Представления о том, что высокоморально, а что нет, могут у человека меняться с течением времени
Строминджер работала с семьями людей с деменцией, слабоумием и маразмом. Больные постепенно не только теряли память — их личность претерпевала значительные и, часто, негативные изменения в моральном плане.
Например, они начинали лгать напропалую. Бывали, впрочем, и позитивные перемены — люди становились мягче и добрее.
Как рассказывали родственники, их близкий человек становился другим вовсе не тогда, когда терял память, а когда менялись его моральные качества.
«В научных работах о природе самоидентификации традиционно не уделялось большого внимания морали, — рассказывает Строминджер. — Считалось, что главное — это память и черты вашего характера. Результаты нашего исследования говорят о другом».
Как признается Мелани, у некоторых частей ее «я» разное представление о морали. Она объясняет это разным жизненным опытом этих личностей и тем, что некоторые из них сформировались в то время, когда взгляды на мораль просто были иными.
К тому же представления о том, что высокоморально, а что нет, могут у человека меняться с течением времени, замечает Уэнди Джонсон.
Таким образом, наша сердцевина — то, кем мы себя считаем — может изменяться. В связи с этим логично предположить, что ощущение себя как чего-то застывшего — во многом иллюзия, которая помогает нам избежать психического расстройства наподобие диссоциативного расстройства идентичности.
И как показывает опыт Мелани и других людей с таким расстройством, эта иллюзия крайне важна для человека.
Ломая барьеры
Помощь специалистов очень помогла Мелани. Первым шагом был правильно поставленный диагноз. Ведь ее заболевание довольно легко спутать с чем-то другим.
Тех, кто слышит голоса, часто называют шизофрениками, тем, кто часто испытывает резкие перемены настроения, могут поставить диагноз биполярного расстройства. Того, кто, как трехлетний ребенок, прячется под кроватью от страха, могут окрестить психопатом. И так далее.

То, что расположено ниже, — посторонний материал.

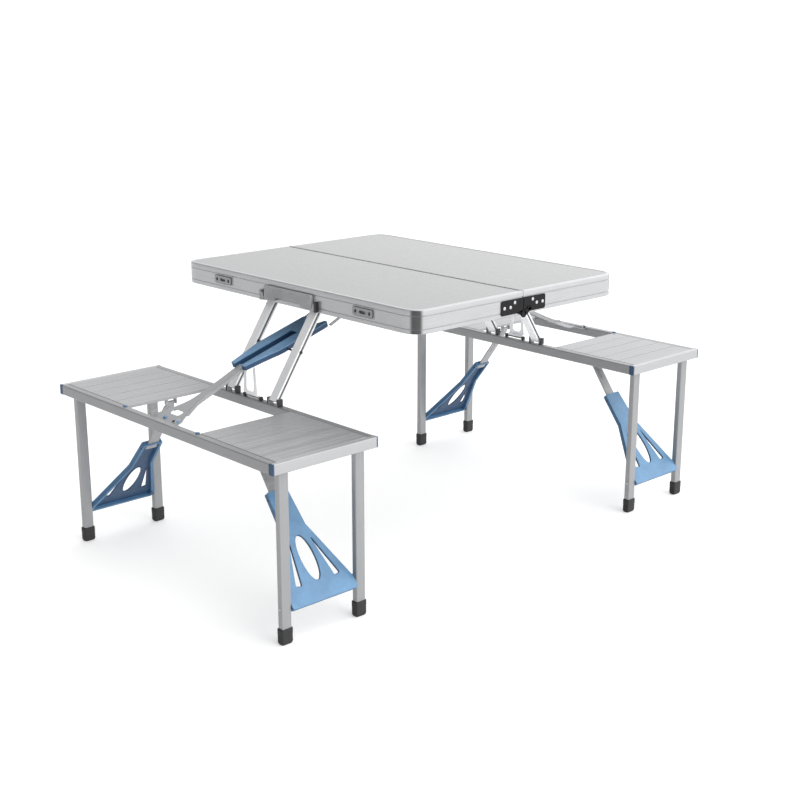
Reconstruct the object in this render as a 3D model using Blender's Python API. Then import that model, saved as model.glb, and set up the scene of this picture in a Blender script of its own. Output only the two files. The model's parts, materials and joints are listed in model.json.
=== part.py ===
"""A folding picnic table: a two-leaf table top that closes like a suitcase, with a bench of
two seats on each side. Metres, +Z up, origin on the floor under the centre.

X runs along the table's centre hinge. Each side (b at +Y, a at -Y) is built once in its own
frame, with Y pointing outwards, and side a is that frame turned half round about Z. Pieces of
a linkage are drawn as they lie when folded and are then turned about their pivots.
"""

import math

import bmesh
import bpy
from mathutils import Matrix, Vector

GAP = 0.0003

# Table top: two shells, each a deep aluminium frame with a panel under its lip
TABLE_HALF_LENGTH = 0.4275
TABLE_HALF_WIDTH = 0.335
TABLE_HEIGHT = 0.66
FRAME_DEPTH = 0.053
FRAME_WALL = 0.003
LIP_WIDTH = 0.009
LIP_THICKNESS = 0.0015
PANEL_THICKNESS = 0.004
PANEL_RISE = 0.0012
SEAM = 0.0005
CORNER_RADIUS = 0.03
PANEL_EAR_RADIUS = 0.0075
EAR_EASE = 0.6  # share of an ear's radius that its corners are eased by
OVERLAP = 0.001  # how far pieces that are joined run into each other
BEYOND = 0.01  # how far a cutter runs past what it cuts
FRAME_BOTTOM = TABLE_HEIGHT - FRAME_DEPTH
PANEL_TOP = TABLE_HEIGHT - LIP_THICKNESS - GAP
PANEL_UNDERSIDE = PANEL_TOP - PANEL_THICKNESS

# Bench: two long rails, two end bars and two slatted seats
BENCH_HALF_LENGTH = 0.418
BENCH_INNER = 0.435
BENCH_OUTER = 0.715
BENCH_MIDDLE = (BENCH_INNER + BENCH_OUTER) / 2
SEAT_HEIGHT = 0.405
RAIL_WIDTH = 0.018
RAIL_HEIGHT = 0.024
END_BAR_WIDTH = 0.013
END_CAP = 0.004
SEAT_START = 0.145
SEAT_THICKNESS = 0.007
SLATS = 5
GROOVE = 0.0015
TUBE_WALL = 0.0012
TUBE_RADIUS = 0.003
END_BAR_RADIUS = 0.002
RAIL_EAR_RADIUS = 0.0065
SEAT_EAR = Vector((0.006, 0.0045))
SEAT_EAR_INNER = 0.0108
SEAT_EAR_RADIUS = 0.003

# Legs, folding inwards about Y between the rails
LEG_WIDTH = 0.025
LEG_DEPTH = 0.015
LEG_SPREAD = 0.102
LEG_PIVOT = Vector((0.3955, 0.3885))
LEG_TOP = 0.004
FOOT = Vector((0.019, 0.030, 0.036))
FOOT_RADIUS = 0.004
FOOT_SOLE = 0.008

# Leg braces, in the plane of X and Z: folded, each lies flat between its two legs
BRACE_PIVOT_HEIGHT = 0.08
BRACE_LEAN = math.radians(129.8)
LINK_PIVOT = Vector((0.152, 0.3885))
LINK_START, LINK_END = 0.004, 0.003
LINK_THICKNESS = 0.004
LINK_NARROW, LINK_WIDE = 0.0100, 0.0148
LEG_BRACE_BACK = -0.009
LEG_BRACE_WEB = 0.004
LEG_BRACE_FRONT = 0.0025
LEG_BRACE_RIM = 0.004
LEG_BRACE_SLOT = 0.0155
LEG_BRACE_SLOT_START = 0.16
LEG_BRACE_NECK = Vector((0.155, 0.0310))
LEG_BRACE_TIP = Vector((0.003, 0.0265))
LUG_RADIUS = 0.012
LUG_CLEARANCE = 0.001
OVAL_AT = 0.082
OVAL = Vector((0.046, 0.021))
SLIT = [(0.034, 0.040), (0.037, 0.058), (0.108, 0.0315)]
SLIT_RADIUS = 0.004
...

Даже в Великобритании диагноз «диссоциативное расстройство идентичности» ставится весьма неохотно, несмотря на то, что он — во всех основных психиатрических справочниках.

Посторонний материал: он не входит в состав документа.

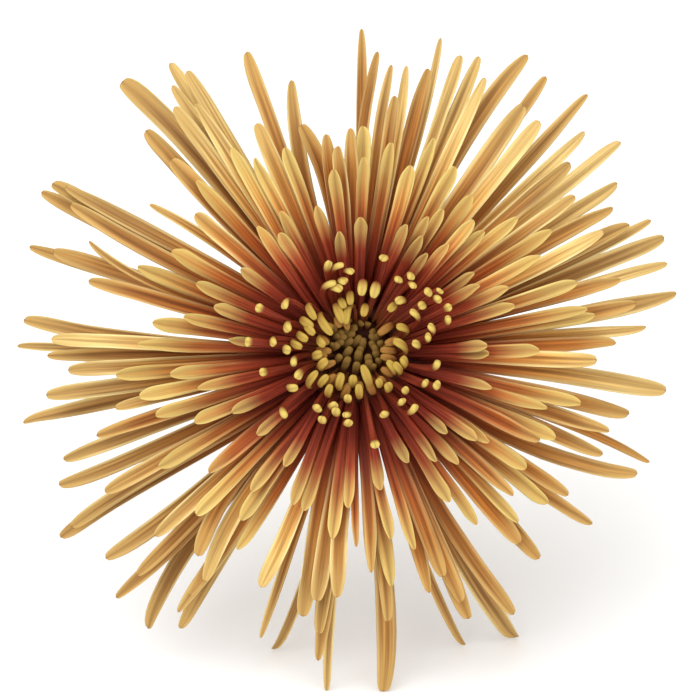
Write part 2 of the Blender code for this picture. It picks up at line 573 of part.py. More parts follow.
def main():
    for old in list(bpy.data.objects):
        bpy.data.objects.remove(old)
    parts = bpy.data.collections.new("spider_chrysanthemum")
    cutters = bpy.data.collections.new("cutters")
    bpy.context.scene.collection.children.link(parts)
    bpy.context.scene.collection.children.link(cutters)
    floor = floor_cutter(cutters)
    head = bpy.data.objects.new("head_axis", None)
    head.location = (HEAD_SIDE, HEAD_BACK, HEAD_HEIGHT)
    head.rotation_euler = (math.radians(90.0 - FACE_TILT), 0.0, 0.0)
    parts.objects.link(head)
    rays = ray_florets(parts)
    centre = centre_florets(parts)
    cup = involucre(parts)
    for piece in (rays, centre, cup):
        piece.parent = head
    cut_flat(rays, floor)
    stalk = stem(parts, floor)
    finishes = (
        (rays, "bronze floret", (0.60, 0.24, 0.06), 0.45),
        (centre, "yellow floret", (0.66, 0.46, 0.10), 0.45),
        (cup, "green bract", (0.20, 0.27, 0.10), 0.6),
        (stalk, "green stem", (0.17, 0.25, 0.08), 0.55),
    )
    for piece, name, color, roughness in finishes:
        piece.data.materials.clear()
        piece.data.materials.append(material(name, color, roughness))


main()
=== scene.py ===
"""Looks of a cut spider chrysanthemum: bronze quilled florets, an incurved yellow centre, bracts and a stem.

Metres, +Z up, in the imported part's frame. The bloom is worked out in millimetres about its own axis, with
+Z out of its face, and HEAD_PLACE sets it down. Every floret that has a solid keeps its midline.
"""

import math
import random

import bmesh
import bpy
from mathutils import Matrix, Vector

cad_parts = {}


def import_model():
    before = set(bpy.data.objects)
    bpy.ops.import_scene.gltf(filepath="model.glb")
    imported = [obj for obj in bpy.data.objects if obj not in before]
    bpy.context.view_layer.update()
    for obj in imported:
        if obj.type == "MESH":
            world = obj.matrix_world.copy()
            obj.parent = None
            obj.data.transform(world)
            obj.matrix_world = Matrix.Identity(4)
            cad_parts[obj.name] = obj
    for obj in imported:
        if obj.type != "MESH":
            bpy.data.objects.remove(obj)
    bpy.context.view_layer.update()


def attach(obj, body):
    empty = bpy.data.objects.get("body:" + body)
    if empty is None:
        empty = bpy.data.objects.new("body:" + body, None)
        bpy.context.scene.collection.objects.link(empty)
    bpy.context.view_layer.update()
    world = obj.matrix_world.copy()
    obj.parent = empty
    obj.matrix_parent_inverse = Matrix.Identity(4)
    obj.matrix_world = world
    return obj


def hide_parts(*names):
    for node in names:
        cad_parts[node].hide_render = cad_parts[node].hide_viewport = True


# Pose of the head
FACE_TILT = 30.0  # degrees the face looks up from the horizontal
HEAD_HEIGHT = 0.0700  # receptacle above the surface it lies on
HEAD_SIDE, HEAD_BACK = 0.0021, -0.0573  # receptacle along X and Y, which centre the part over its origin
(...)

Предполагают, что сейчас в стране примерно 1% страдает этим расстройством (примерно столько же, сколько шизофренией), но по-прежнему находятся скептики, которые считают, что эти люди могут просто играть в раздвоение личности, это их личные фантазии…
Однако последние исследования подтверждают: эти люди не играют, и это не фантазии.

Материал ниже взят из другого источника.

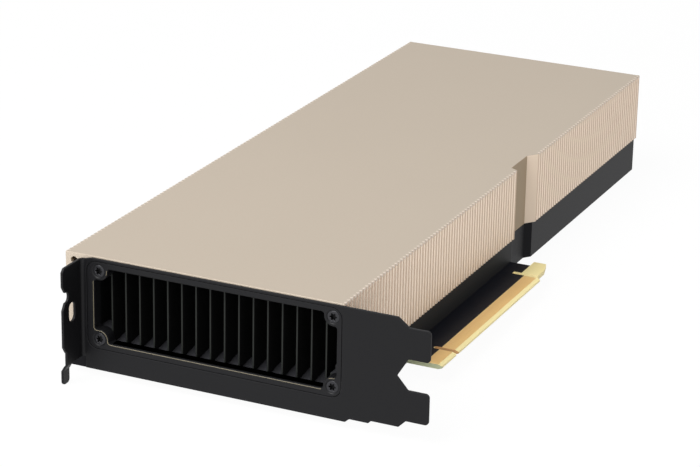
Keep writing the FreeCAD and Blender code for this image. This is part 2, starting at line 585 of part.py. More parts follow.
# ---- Circuit board -----------------------------------------------------------------------------------
def board_outline():
    """Plan of the board: body, edge connector with its key, retention slot and hook."""
    left = TRAY_INNER_LEFT + BOARD_EDGE_GAP
    right = TRAY_INNER_RIGHT - BOARD_EDGE_GAP
    front = BODY_FRONT + FRONT_WALL + BOARD_EDGE_GAP
    rear = REAR_FRAME_FRONT - BOARD_EDGE_GAP
    notch = notch_line(right, NOTCH_FLOOR_X - TRAY_WALL - BOARD_EDGE_GAP, TRAY_WALL + BOARD_EDGE_GAP)
    key_front = KEY_CENTRE - KEY_WIDTH / 2
    key_rear = KEY_CENTRE + KEY_WIDTH / 2
    edge = CONNECTOR_EDGE_X
    hook_x = edge - HOOK_SETBACK
    neck_x = hook_x - HOOK_WIDTH
    return [(left, front), (right, front), (right, TONGUE_FRONT), (edge, TONGUE_FRONT),
            (edge, key_front), (edge - KEY_DEPTH, key_front), (edge - KEY_DEPTH, key_rear),
            (edge, key_rear), (edge, LONG_END), (edge - RETENTION_DEPTH, LONG_END),
            (edge - RETENTION_DEPTH, HOOK_START), (hook_x, HOOK_START),
            (hook_x, HOOK_START + HOOK_LENGTH - HOOK_TAPER_LENGTH),
            (hook_x - HOOK_TAPER, HOOK_START + HOOK_LENGTH), (neck_x, HOOK_START + HOOK_LENGTH),
            (neck_x, HOOK_NECK_END), (right, HOOK_NECK_END)] + notch + [(right, rear), (left, rear)]


def make_circuit_board():
    board = prism_z(board_outline(), BOARD_BOTTOM, BOARD_TOP)
    key_end = CONNECTOR_EDGE_X - KEY_DEPTH
    rounded = edges_along(board, 2, lambda p: abs(p.x - key_end) < 0.01)
    board = board.makeFillet(KEY_WIDTH * 0.45, rounded)
    edge = CONNECTOR_EDGE_X
    for z, depth in ((BOARD_TOP, -BEVEL_DEPTH), (BOARD_BOTTOM, BEVEL_DEPTH)):
        wedge = prism_y([(edge - BEVEL_LENGTH, z), (edge, z), (edge, z + depth)], TONGUE_FRONT, LONG_END)
        board = board.cut(wedge)
    for x, y in CLAMP_PLACES:
        board = board.cut(rod_z(x, y, SCREW_SHANK + HOLE_CLEARANCE, BOARD_BOTTOM, BOARD_TOP))
    return board


def contact_rows():
    """Centres of the contacts along Y, in front of the key and behind it."""
    short = [KEY_CENTRE - KEY_TO_CONTACT - i * CONTACT_PITCH for i in range(SHORT_CONTACTS)]
    long = [KEY_CENTRE + KEY_TO_CONTACT + i * CONTACT_PITCH for i in range(LONG_CONTACTS)]
    return short[::-1] + long


def make_contacts(z0, z1):
    x1 = CONNECTOR_EDGE_X - BEVEL_LENGTH
    half = CONTACT_WIDTH / 2
    return Part.makeCompound([box(x1 - CONTACT_LENGTH, x1, y - half, y + half, z0, z1)
                              for y in contact_rows()])


def make_contacts_top():
    return make_contacts(BOARD_TOP, BOARD_TOP + CONTACT_THICKNESS)


def make_contacts_bottom():
    return make_contacts(BOARD_BOTTOM - CONTACT_THICKNESS, BOARD_BOTTOM)


# ---- Processor ---------------------------------------------------------------------------------------
def centred_block(x, y, width, length, z0, height):
    return box(x - width / 2, x + width / 2, y - length / 2, y + length / 2, z0, z0 + height)


def make_processor_substrate():
    return centred_block(PACKAGE_X, PACKAGE_Y, PACKAGE_SIZE, PACKAGE_SIZE, BOARD_TOP, PACKAGE_HEIGHT)


def make_processor_die():
    return centred_block(PACKAGE_X, PACKAGE_Y, DIE_WIDTH, DIE_LENGTH, BOARD_TOP + PACKAGE_HEIGHT, DIE_HEIGHT)


def make_memory_stacks():
    side = DIE_WIDTH / 2 + MEMORY_GAP + MEMORY_WIDTH / 2
    pitch = MEMORY_LENGTH + MEMORY_GAP
    stacks = [centred_block(PACKAGE_X + i * side, PACKAGE_Y + j * pitch, MEMORY_WIDTH, MEMORY_LENGTH,
                            BOARD_TOP + PACKAGE_HEIGHT, DIE_HEIGHT)
              for i in (-1, 1) for j in (-1, 0, 1)]
    return Part.makeCompound(stacks)


def make_package_stiffener():
    base = BOARD_TOP + PACKAGE_HEIGHT
    outer = centred_block(PACKAGE_X, PACKAGE_Y, PACKAGE_SIZE, PACKAGE_SIZE, base, STIFFENER_HEIGHT)
    inside = PACKAGE_SIZE - 2 * STIFFENER_BAND
    return outer.cut(centred_block(PACKAGE_X, PACKAGE_Y, inside, inside, base, STIFFENER_HEIGHT))


# ---- Heat sink ----------------------------------------------------------------------------------------
def make_heat_sink_base():
    """The copper plate with its pedestal on the package."""
    plate = box(SINK_LEFT, SINK_RIGHT, SINK_START, SINK_END, SINK_UNDERSIDE, SINK_TOP)
    contact = BOARD_TOP + PACKAGE_HEIGHT + DIE_HEIGHT
    pedestal = centred_block(PACKAGE_X, PACKAGE_Y, PEDESTAL_SIZE, PEDESTAL_SIZE, contact,
                             SINK_UNDERSIDE - contact)
    return plate.fuse(pedestal).removeSplitter()


def make_heat_sink_fins():
    """Lengthwise fins standing on one thin foot, as a single comb."""
    foot = SINK_TOP + FIN_THICKNESS
    top = COVER_INNER_TOP - FIN_GAP_TO_COVER
    count = int((SINK_RIGHT - SINK_LEFT - FIN_THICKNESS) / FIN_PITCH) + 1
    start = SINK_LEFT
    points = [(start, SINK_TOP)]
    end = start + (count - 1) * FIN_PITCH + FIN_THICKNESS
    points.append((end, SINK_TOP))
    for i in reversed(range(count)):
        x = start + i * FIN_PITCH
        points += [(x + FIN_THICKNESS, top), (x, top)]
        if i > 0:
            points += [(x, foot), (x - FIN_PITCH + FIN_THICKNESS, foot)]
    return prism_y(points, SINK_START, SINK_END)


# ---- Standoffs and the screws from below ---------------------------------------------------------------
def make_board_standoffs():
    """Hexagonal studs pressed on the tray's floor, on which the board lies."""
    return Part.makeCompound([hexagon_post(x, y, STANDOFF_SIZE, TRAY_FLOOR, BOARD_BOTTOM)
                              for x, y in STANDOFF_PLACES])


def make_heat_sink_standoffs():
    """Tapped hexagonal posts under the heat sink's plate, which stand on the board."""
    posts = []
    for x, y in CLAMP_PLACES:
        post = hexagon_post(x, y, STANDOFF_SIZE, BOARD_TOP, SINK_UNDERSIDE)
        bore = rod_z(x, y, SCREW_SHANK + THREAD_CLEARANCE, BOARD_TOP, SINK_UNDERSIDE - SCREW_TIP_GAP)
        posts.append(post.cut(bore))
    return Part.makeCompound(posts)


def make_tray_screw(x, y):
    """A countersunk screw through the tray's floor into the rear frame."""
    neck = SCREW_RECESS + COUNTERSINK_DEPTH
    head = cone_z(x, y, SCREW_HEAD, SCREW_SHANK, SCREW_RECESS, neck)
    return head.fuse(rod_z(x, y, SCREW_SHANK, neck, TRAY_SCREW_LENGTH))


def make_clamp_screw(x, y):
    """A hexagon-head screw under the board that pulls the heat sink down onto the package."""
    head = hexagon_post(x, y, CLAMP_HEAD_SIZE, BOARD_BOTTOM - CLAMP_HEAD_HEIGHT, BOARD_BOTTOM)
    return head.fuse(rod_z(x, y, SCREW_SHANK, BOARD_BOTTOM, SINK_UNDERSIDE - 2 * SCREW_TIP_GAP))


def make_tray_screws():
    return Part.makeCompound([make_tray_screw(x, y) for x, y in TRAY_SCREW_PLACES])


def make_clamp_screws():
    return Part.makeCompound([make_clamp_screw(x, y) for x, y in CLAMP_PLACES])


# ---- Power parts ---------------------------------------------------------------------------------------
def inductor_places():
    first = PACKAGE_Y - INDUCTOR_PITCH * (INDUCTORS_PER_ROW - 1) / 2
    return [(PACKAGE_X + side * INDUCTOR_OFFSET, first + i * INDUCTOR_PITCH)
            for side in (-1, 1) for i in range(INDUCTORS_PER_ROW)]


def make_power_inductors():
    blocks = [centred_block(x, y, INDUCTOR_SIZE, INDUCTOR_SIZE, BOARD_TOP, INDUCTOR_HEIGHT)
              for x, y in inductor_places()]
    return Part.makeCompound(blocks)


def make_thermal_pads():
    pads = [centred_block(x, y, PAD_SIZE, PAD_SIZE, BOARD_TOP + INDUCTOR_HEIGHT,
                          SINK_UNDERSIDE - BOARD_TOP - INDUCTOR_HEIGHT)
            for x, y in inductor_places()]
    return Part.makeCompound(pads)


def make_bulk_capacitors():
    first = PACKAGE_X - CAPACITOR_PITCH * (CAPACITORS - 1) / 2
    blocks = [centred_block(first + i * CAPACITOR_PITCH, SINK_END - CAPACITOR_INSET, CAPACITOR_WIDTH,
                            CAPACITOR_LENGTH, BOARD_TOP, CAPACITOR_HEIGHT) for i in range(CAPACITORS)]
    return Part.makeCompound(blocks)


def plug_cells():
    """Centres (x, z) of the power connector's eight sockets."""
    x0 = PLUG_LEFT + PLUG_WALL + PLUG_CELL_PITCH / 2
    z0 = BOARD_TOP + PLUG_WALL + PLUG_CELL_PITCH / 2
    return [(x0 + i * PLUG_CELL_PITCH, z0 + j * PLUG_CELL_PITCH)
            for i in range(PLUG_CELLS) for j in range(PLUG_ROWS)]


def make_power_connector():
    front = CARD_LENGTH - PLUG_LENGTH
    housing = box(PLUG_LEFT, PLUG_RIGHT, front, CARD_LENGTH, BOARD_TOP, PLUG_TOP)
    middle = (PLUG_LEFT + PLUG_RIGHT) / 2
    latch = box(middle - LATCH_WIDTH / 2, middle + LATCH_WIDTH / 2, CARD_LENGTH - PLUG_SOCKET_DEPTH,
                CARD_LENGTH, PLUG_TOP, PLUG_TOP + LATCH_HEIGHT)
    housing = housing.fuse(latch).removeSplitter()
    half = PLUG_CELL / 2
    cells = [box(x - half, x + half, CARD_LENGTH - PLUG_SOCKET_DEPTH, CARD_LENGTH, z - half, z + half)
             for x, z in plug_cells()]
    return housing.cut(cells)


def make_power_connector_pins():
    half = PIN_SIZE / 2
    return Part.makeCompound([box(x - half, x + half, CARD_LENGTH - PLUG_SOCKET_DEPTH,
                                  CARD_LENGTH - PIN_END_GAP, z - half, z + half)
                              for x, z in plug_cells()])


# ---- Rear frame ------------------------------------------------------------------------------------------
def make_rear_frame():
    left = INNER_LEFT + FIT
    right = INNER_RIGHT - FIT
    frame = box(left, right, REAR_FRAME_FRONT, CARD_LENGTH, TRAY_FLOOR, FRAME_TOP)
    outlet_left = left + OUTLET_MARGIN_LEFT
    outlet_right = right - OUTLET_MARGIN_RIGHT
    outlet = prism_y([(outlet_left, OUTLET_STEP_Z), (OUTLET_STEP_X, OUTLET_STEP_Z),
                      (OUTLET_STEP_X, INLET_BOTTOM), (outlet_right, INLET_BOTTOM),
                      (outlet_right, INLET_TOP), (outlet_left, INLET_TOP)], REAR_FRAME_FRONT, CARD_LENGTH)
    plug_gap = box(PLUG_LEFT - FIT, PLUG_RIGHT + FIT, REAR_FRAME_FRONT, CARD_LENGTH,
                   BOARD_BOTTOM, PLUG_TOP + LATCH_HEIGHT + FIT)
    frame = frame.cut([outlet, plug_gap])
    for x in (left + OUTLET_MARGIN_LEFT / 2, right - OUTLET_MARGIN_RIGHT / 2):
        for z in (EXTENDER_LOWER_Z, EXTENDER_LOWER_Z + EXTENDER_SPACING):
            frame = frame.cut(rod_y(x, z, EXTENDER_HOLE, CARD_LENGTH - EXTENDER_HOLE_DEPTH, CARD_LENGTH))
    for x, y in TRAY_SCREW_PLACES:
        frame = frame.cut(rod_z(x, y, SCREW_SHANK + THREAD_CLEARANCE, TRAY_FLOOR,
                                TRAY_SCREW_LENGTH + SCREW_TIP_GAP))
    return frame


PIECES = {
    "mounting_bracket": make_mounting_bracket,
    "front_frame": make_front_frame,
    "front_frame_screws": make_front_frame_screws,
    "inlet_vanes": make_inlet_vanes,
    "top_cover": make_top_cover,
    "base_tray": make_base_tray,
    "connector_rail": make_connector_rail,
    "circuit_board": make_circuit_board,
    "edge_contacts_top": make_contacts_top,
    "edge_contacts_bottom": make_contacts_bottom,
    "processor_substrate": make_processor_substrate,
    "processor_die": make_processor_die,
    "memory_stacks": make_memory_stacks,
    "package_stiffener": make_package_stiffener,
    "heat_sink_base": make_heat_sink_base,
    "heat_sink_fins": make_heat_sink_fins,
    "board_standoffs": make_board_standoffs,
    "heat_sink_standoffs": make_heat_sink_standoffs,
    "tray_screws": make_tray_screws,
    "clamp_screws": make_clamp_screws,
    "power_inductors": make_power_inductors,
    "thermal_pads": make_thermal_pads,
    "bulk_capacitors": make_bulk_capacitors,
    "power_connector": make_power_connector,
    "power_connector_pins": make_power_connector_pins,
    "rear_frame": make_rear_frame,
}

os.makedirs("parts", exist_ok=True)
for piece_name, make in PIECES.items():
    save(piece_name, make())
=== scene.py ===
# %% [markdown]
# # A passive accelerator card
# A card like this has no fan of its own: the server blows air through the vaned inlet in its bracket, along a
# heat sink inside, and out of the rear end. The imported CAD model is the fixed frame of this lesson. Every piece
# stays where the CAD puts it. The lesson adds the finishes, the light and the small things that a machinist's
# eye looks for, such as broken edges and screw heads.

# %% Load the frame
import math

import bmesh
import bpy
from mathutils import Matrix, Vector


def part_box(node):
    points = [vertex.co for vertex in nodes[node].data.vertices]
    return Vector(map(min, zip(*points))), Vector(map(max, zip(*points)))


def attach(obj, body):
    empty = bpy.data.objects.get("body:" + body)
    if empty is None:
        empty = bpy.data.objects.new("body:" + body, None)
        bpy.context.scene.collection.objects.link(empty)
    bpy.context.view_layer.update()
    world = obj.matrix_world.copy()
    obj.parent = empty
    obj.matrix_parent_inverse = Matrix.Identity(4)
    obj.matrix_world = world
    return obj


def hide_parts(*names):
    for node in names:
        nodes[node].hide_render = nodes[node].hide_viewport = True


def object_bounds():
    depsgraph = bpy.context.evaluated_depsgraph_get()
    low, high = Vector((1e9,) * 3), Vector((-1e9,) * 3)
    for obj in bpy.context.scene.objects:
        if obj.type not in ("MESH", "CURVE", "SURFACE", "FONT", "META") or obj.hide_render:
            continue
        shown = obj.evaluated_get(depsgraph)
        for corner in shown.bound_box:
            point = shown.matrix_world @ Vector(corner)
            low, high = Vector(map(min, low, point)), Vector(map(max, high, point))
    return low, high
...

Ощущение себя как чего-то застывшего — во многом иллюзия, которая помогает нам избежать психического расстройства
Мелани сейчас — директор First Person Plural, ассоциации людей с диссоциативным расстройством идентичности, она часто проводит беседы с психологами, психиатрами, врачами общей практики и социальными работниками, стараясь внушить им, что это расстройство — реальная вещь.
Таким пациентам можно помочь, но облегчение они начинают испытывать только после многих месяцев терапии под руководством специалиста.
По словам Мелани, нужно глубокое и взаимное доверие в отношениях с врачом, который помогает ей наладить отношения между разными ипостасями самой себя, подталкивает их к разговарам друг с другом, к пониманию и уважению друг друга.
У Мелани жизнь потихоньку налаживается. Но она все еще испытывает определенные трудности, например, собираясь на прогулку с мужем — ведь в любой момент 16-летняя Мелани может закапризничать и попросит надеть другое платье, а 8-летняя Мелани захочет взять с собой любимые игрушки.
Однажды, отправляясь на работу в библиотеку, она позволила 16-летней одеться так, как та хочет, но при этом ехать пришлось на велосипеде — та Мелани не может водить машину.
«Постепенно мы научились понимать, что с нами со всеми происходит», — добавляет она.
В критических ситуациях, например, когда кто-то внезапно заходит в библиотеку, напоминая о чем-то плохом из детства, «я могу обратиться к моим маленьким и сказать: не волнуйтесь, библиотека — это место, где вас никто не обидит. Я вам обещаю, все будет хорошо».
Итак, разные личности Мелани все еще существуют. Но они научились мирному сосуществованию.
«Мы — не одно, но мы договорились жить в гармонии, — говорит Мелани. — В большинстве случаев так оно и получается».